Required work: Your task is to copy the lines between the line containing "build_stand(collection, axis)" and the line containing "before = set(bpy.data.objects)", counting both of those lines, and to emit nothing more.

-=-=-

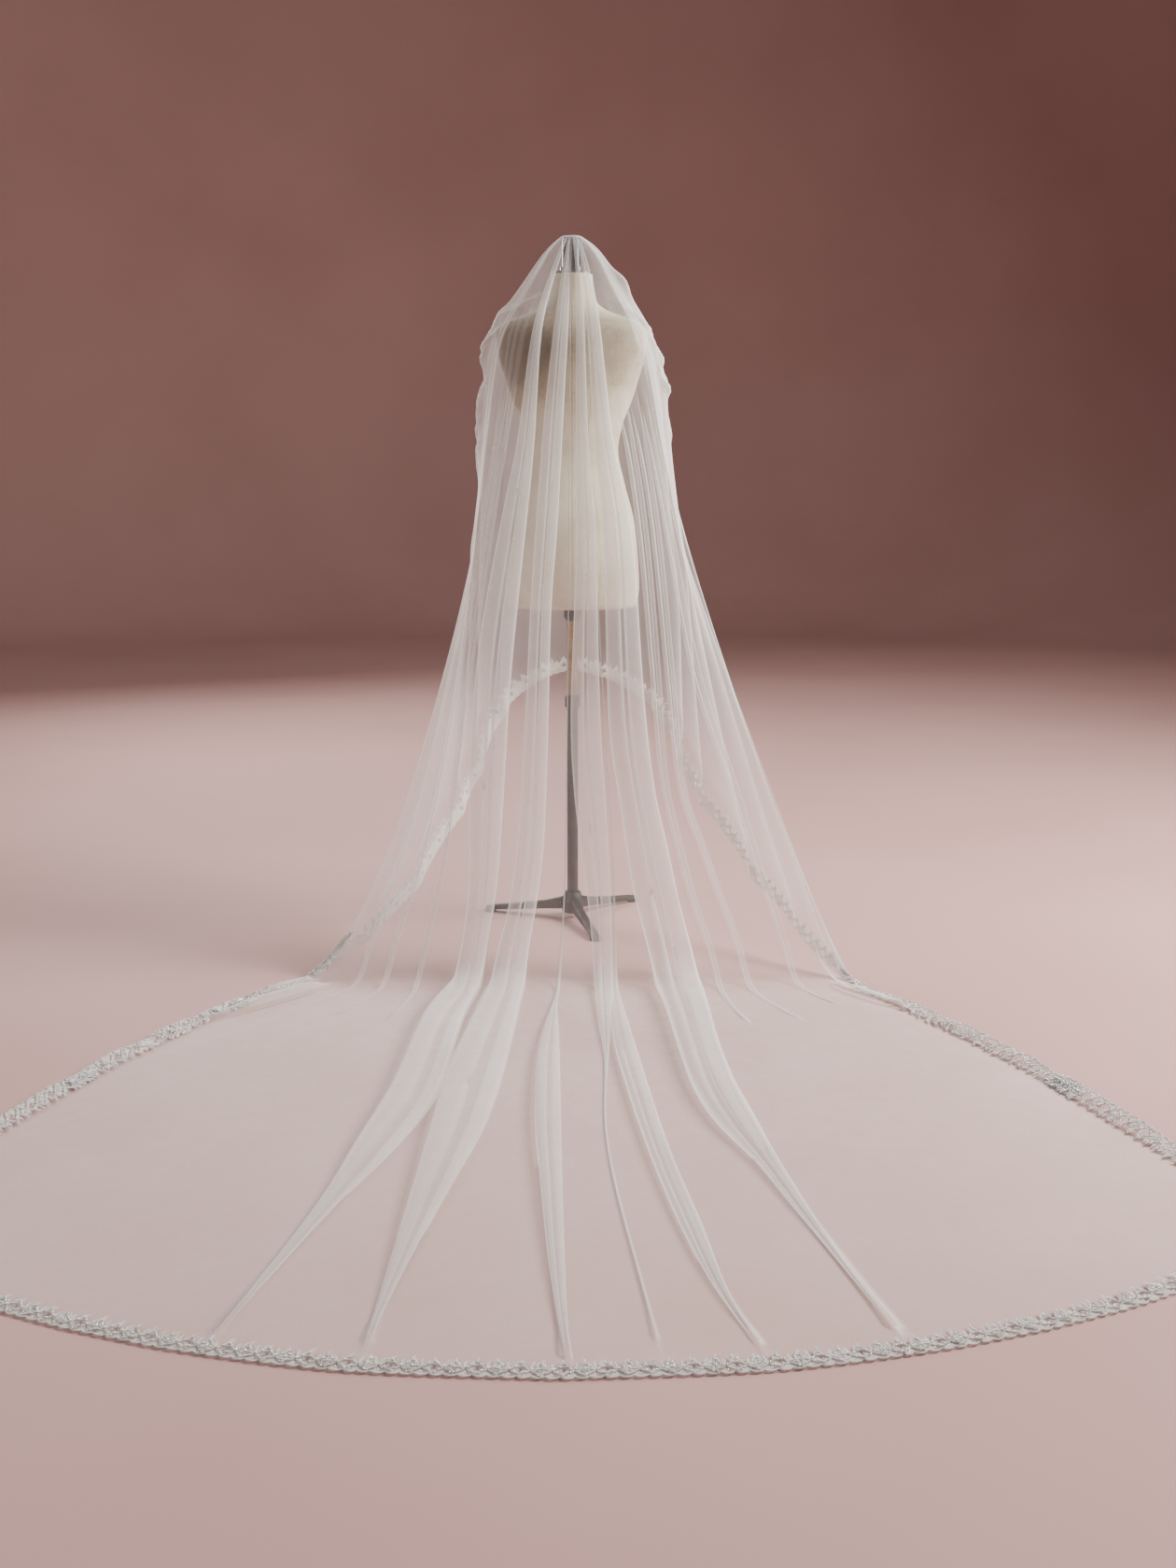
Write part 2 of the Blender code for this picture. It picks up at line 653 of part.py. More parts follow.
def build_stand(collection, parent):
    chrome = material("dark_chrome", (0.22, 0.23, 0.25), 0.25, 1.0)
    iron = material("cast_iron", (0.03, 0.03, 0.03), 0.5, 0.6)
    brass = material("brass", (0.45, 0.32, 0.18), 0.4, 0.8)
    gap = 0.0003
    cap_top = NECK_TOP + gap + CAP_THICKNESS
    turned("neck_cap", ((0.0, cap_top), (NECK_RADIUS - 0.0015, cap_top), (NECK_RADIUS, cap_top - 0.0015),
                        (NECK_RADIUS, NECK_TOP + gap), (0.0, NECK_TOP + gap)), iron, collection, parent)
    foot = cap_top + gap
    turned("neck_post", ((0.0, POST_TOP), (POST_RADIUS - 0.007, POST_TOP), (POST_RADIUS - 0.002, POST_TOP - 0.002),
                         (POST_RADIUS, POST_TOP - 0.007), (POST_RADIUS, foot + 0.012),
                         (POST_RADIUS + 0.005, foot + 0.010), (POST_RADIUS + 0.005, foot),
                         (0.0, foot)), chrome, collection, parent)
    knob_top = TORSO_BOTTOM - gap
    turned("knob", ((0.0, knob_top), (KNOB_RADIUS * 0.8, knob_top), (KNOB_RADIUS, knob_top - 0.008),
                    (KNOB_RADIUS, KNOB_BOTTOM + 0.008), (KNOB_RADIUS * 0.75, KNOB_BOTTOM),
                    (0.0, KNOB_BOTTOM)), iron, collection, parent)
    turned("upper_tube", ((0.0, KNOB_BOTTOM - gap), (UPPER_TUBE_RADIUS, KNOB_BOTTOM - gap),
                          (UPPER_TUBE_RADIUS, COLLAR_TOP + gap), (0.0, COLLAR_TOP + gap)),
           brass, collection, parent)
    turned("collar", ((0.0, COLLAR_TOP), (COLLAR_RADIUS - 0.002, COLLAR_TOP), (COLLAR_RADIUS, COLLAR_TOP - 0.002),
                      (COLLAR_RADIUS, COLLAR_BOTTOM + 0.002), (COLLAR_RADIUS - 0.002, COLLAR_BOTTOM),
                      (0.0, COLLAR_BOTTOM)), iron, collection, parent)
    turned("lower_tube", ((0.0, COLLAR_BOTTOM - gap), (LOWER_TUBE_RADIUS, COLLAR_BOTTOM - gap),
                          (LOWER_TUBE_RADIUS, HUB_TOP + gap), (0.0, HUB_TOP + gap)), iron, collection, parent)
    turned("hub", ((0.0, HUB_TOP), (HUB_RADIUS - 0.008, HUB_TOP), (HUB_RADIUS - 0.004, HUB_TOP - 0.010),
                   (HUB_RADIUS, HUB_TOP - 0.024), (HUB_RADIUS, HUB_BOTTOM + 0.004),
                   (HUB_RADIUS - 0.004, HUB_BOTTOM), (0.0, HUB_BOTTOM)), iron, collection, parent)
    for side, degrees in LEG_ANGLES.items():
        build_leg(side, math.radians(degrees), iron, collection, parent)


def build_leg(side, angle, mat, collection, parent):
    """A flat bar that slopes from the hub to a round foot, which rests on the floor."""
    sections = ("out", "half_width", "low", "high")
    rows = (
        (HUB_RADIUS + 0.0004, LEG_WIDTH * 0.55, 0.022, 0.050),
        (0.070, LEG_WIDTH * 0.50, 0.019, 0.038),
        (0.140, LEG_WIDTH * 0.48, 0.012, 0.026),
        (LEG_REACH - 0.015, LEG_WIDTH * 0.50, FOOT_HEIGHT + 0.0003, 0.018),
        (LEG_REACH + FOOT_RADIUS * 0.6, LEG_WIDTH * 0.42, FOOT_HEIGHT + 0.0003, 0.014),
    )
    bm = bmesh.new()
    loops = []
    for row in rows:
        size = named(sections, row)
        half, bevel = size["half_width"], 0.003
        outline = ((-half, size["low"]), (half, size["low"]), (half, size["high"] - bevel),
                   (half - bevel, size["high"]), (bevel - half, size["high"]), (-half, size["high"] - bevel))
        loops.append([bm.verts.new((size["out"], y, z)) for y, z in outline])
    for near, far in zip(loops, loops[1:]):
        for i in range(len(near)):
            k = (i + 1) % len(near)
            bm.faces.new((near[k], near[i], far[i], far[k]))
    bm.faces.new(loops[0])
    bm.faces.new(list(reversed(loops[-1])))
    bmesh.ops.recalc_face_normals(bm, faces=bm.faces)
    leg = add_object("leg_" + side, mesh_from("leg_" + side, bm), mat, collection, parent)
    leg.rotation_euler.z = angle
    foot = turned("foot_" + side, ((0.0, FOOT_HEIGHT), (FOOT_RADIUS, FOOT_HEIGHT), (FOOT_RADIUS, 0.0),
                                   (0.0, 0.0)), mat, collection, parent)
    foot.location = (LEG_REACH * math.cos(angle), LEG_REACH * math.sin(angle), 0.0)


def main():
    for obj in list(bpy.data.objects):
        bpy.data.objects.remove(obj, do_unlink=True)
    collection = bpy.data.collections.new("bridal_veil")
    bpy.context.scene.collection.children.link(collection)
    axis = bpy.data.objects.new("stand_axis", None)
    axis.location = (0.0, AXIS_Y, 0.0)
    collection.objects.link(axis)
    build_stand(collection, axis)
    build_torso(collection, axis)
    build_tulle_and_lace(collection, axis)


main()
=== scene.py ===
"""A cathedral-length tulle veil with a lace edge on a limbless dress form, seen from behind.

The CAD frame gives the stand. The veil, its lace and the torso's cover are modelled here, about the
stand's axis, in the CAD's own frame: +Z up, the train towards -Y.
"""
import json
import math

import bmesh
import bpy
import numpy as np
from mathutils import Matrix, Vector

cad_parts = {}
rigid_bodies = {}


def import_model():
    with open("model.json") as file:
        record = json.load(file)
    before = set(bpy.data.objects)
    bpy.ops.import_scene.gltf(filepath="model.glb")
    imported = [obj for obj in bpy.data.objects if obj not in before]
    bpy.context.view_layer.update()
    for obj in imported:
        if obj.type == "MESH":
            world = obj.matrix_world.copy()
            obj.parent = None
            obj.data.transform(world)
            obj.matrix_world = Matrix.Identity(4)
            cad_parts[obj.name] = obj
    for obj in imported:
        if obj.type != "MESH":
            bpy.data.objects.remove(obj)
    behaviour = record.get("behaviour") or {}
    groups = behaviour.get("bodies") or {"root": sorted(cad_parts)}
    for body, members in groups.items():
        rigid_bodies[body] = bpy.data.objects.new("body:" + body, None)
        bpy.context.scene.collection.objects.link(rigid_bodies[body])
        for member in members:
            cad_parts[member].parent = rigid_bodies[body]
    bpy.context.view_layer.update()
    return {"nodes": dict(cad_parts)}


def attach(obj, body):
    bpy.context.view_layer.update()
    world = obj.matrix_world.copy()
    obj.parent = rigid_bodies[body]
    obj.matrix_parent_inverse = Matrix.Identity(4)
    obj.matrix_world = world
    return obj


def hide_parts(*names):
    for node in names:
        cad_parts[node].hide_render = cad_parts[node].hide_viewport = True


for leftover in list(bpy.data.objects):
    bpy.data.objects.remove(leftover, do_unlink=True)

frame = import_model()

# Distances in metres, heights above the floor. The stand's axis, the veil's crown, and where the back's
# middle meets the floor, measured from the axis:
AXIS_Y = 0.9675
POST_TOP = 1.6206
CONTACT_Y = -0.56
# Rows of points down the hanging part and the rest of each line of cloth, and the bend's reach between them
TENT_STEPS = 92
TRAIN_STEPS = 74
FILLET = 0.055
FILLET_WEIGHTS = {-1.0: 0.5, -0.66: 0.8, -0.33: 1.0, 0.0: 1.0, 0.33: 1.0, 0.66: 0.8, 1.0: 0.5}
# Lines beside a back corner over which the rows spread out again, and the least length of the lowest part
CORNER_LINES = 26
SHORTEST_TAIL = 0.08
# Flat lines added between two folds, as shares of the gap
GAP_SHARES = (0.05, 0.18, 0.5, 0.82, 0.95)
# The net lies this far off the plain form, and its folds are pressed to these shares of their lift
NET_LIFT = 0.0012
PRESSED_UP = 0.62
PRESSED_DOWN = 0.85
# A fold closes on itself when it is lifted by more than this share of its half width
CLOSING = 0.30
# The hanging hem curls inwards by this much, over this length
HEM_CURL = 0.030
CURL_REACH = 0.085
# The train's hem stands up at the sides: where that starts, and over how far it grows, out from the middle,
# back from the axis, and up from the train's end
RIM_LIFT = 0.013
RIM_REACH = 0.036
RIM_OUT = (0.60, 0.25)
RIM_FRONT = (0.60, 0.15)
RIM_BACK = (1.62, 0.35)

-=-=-

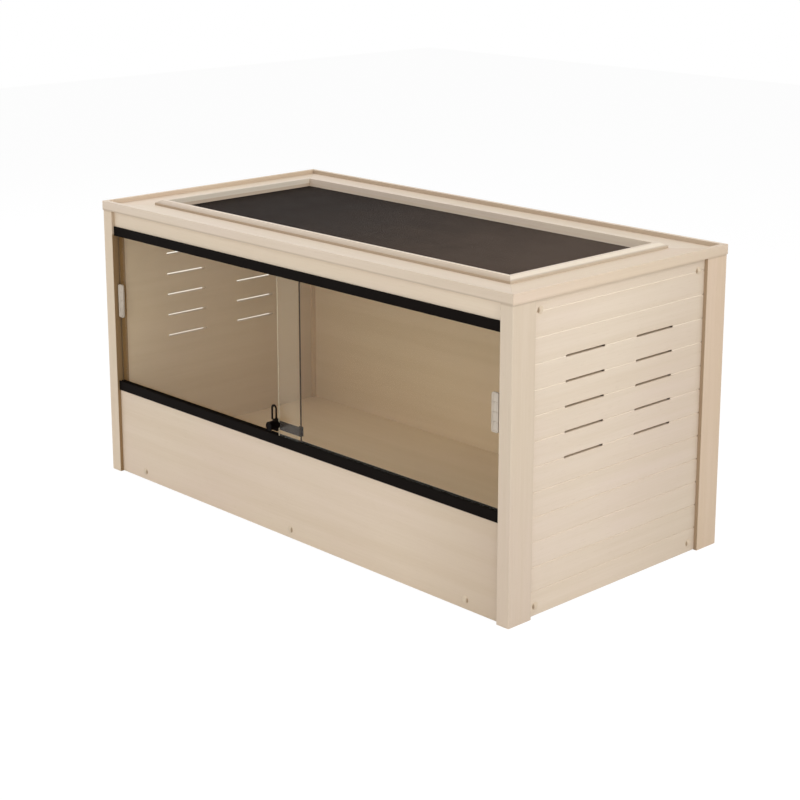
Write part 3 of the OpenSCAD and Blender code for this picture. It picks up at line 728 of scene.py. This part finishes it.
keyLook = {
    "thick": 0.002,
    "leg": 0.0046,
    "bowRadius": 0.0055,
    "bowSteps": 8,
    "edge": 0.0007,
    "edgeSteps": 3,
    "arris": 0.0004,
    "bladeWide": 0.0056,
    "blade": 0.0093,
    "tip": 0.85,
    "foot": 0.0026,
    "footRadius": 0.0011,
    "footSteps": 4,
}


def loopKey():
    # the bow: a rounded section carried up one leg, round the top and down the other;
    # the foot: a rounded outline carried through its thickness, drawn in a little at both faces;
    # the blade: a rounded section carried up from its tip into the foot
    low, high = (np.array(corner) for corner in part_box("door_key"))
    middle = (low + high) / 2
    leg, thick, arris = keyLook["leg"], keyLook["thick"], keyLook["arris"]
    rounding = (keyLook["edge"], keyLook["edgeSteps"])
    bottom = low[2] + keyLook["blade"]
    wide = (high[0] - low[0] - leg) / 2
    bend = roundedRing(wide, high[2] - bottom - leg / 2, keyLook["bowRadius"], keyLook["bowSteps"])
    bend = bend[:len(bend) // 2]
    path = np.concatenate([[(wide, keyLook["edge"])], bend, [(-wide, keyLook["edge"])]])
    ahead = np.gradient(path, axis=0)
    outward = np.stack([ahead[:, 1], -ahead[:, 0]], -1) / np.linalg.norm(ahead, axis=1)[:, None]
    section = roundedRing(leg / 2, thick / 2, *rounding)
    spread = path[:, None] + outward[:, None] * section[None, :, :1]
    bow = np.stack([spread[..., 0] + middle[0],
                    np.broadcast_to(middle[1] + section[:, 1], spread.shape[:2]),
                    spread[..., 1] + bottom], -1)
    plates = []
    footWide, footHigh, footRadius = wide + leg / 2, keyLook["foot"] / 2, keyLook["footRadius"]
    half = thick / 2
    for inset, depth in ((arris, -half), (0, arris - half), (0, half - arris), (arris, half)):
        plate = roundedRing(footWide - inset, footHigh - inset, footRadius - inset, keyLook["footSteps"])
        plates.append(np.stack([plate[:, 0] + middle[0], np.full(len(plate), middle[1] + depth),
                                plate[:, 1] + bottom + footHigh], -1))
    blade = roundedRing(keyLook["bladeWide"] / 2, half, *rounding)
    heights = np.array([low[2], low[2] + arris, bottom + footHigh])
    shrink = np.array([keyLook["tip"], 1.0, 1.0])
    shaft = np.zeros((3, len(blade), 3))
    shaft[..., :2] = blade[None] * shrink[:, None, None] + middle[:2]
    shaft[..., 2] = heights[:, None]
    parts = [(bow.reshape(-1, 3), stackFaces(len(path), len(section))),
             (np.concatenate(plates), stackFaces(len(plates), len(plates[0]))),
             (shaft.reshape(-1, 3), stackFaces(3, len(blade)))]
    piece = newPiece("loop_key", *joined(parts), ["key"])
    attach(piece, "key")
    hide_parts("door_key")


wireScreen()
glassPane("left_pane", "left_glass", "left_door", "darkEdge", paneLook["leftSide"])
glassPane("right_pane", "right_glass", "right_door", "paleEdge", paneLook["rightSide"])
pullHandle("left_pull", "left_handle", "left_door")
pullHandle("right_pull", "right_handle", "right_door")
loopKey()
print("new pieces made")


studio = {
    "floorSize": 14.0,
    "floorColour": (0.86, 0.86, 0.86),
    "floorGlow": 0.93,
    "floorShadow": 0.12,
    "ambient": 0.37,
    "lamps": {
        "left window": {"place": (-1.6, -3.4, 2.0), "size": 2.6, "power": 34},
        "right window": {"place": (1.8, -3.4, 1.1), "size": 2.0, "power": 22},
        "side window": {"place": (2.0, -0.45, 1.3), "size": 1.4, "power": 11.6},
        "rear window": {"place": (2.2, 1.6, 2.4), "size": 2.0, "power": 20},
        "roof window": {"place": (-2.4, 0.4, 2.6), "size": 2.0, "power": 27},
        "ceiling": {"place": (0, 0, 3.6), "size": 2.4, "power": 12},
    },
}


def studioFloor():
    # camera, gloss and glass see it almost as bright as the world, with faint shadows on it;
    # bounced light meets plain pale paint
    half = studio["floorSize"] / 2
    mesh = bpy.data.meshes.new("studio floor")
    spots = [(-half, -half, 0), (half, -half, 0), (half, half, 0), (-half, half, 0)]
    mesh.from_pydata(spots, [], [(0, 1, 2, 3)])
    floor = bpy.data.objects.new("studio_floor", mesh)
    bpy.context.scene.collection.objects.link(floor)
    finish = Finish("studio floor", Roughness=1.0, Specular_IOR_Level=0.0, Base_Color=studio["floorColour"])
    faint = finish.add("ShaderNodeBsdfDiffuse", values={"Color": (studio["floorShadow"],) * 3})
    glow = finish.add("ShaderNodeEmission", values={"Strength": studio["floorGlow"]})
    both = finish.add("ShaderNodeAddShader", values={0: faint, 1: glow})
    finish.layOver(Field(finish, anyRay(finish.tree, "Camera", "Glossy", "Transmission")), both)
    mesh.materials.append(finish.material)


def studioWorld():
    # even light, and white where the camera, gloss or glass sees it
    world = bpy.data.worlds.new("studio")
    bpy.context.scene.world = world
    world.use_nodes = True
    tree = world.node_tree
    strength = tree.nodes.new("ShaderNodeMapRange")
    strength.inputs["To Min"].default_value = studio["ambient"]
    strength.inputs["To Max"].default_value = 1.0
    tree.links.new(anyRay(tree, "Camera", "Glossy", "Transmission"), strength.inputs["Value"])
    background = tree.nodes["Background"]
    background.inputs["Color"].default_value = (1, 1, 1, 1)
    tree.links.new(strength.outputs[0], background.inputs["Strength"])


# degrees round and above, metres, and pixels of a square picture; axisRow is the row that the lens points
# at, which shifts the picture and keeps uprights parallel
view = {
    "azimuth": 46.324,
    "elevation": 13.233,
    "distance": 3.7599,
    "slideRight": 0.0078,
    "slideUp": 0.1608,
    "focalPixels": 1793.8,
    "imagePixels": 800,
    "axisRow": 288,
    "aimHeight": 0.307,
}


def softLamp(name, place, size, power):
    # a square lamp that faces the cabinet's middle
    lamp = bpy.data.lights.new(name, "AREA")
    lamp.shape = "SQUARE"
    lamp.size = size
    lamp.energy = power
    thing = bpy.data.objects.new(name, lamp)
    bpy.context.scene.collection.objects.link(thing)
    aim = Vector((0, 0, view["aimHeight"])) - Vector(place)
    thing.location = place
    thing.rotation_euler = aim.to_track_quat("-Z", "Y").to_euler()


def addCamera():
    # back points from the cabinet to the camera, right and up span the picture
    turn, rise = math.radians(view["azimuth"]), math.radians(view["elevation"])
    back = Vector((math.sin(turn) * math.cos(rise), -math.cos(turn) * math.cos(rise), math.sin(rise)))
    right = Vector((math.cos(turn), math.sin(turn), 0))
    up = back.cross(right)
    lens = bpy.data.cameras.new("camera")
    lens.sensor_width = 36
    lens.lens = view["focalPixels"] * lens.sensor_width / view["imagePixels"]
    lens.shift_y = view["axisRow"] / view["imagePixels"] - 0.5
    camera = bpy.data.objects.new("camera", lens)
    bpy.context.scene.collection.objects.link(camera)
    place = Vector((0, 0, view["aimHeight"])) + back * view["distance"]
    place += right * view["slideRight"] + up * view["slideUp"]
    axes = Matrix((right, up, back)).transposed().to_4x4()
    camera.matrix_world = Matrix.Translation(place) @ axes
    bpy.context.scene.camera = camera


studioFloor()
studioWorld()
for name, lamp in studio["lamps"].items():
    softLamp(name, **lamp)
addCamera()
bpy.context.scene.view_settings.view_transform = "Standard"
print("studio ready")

-=-=-

Output of the exercise:
    build_stand(collection, axis)
    build_torso(collection, axis)
    build_tulle_and_lace(collection, axis)


main()
=== scene.py ===
"""A cathedral-length tulle veil with a lace edge on a limbless dress form, seen from behind.

The CAD frame gives the stand. The veil, its lace and the torso's cover are modelled here, about the
stand's axis, in the CAD's own frame: +Z up, the train towards -Y.
"""
import json
import math

import bmesh
import bpy
import numpy as np
from mathutils import Matrix, Vector

cad_parts = {}
rigid_bodies = {}


def import_model():
    with open("model.json") as file:
        record = json.load(file)
    before = set(bpy.data.objects)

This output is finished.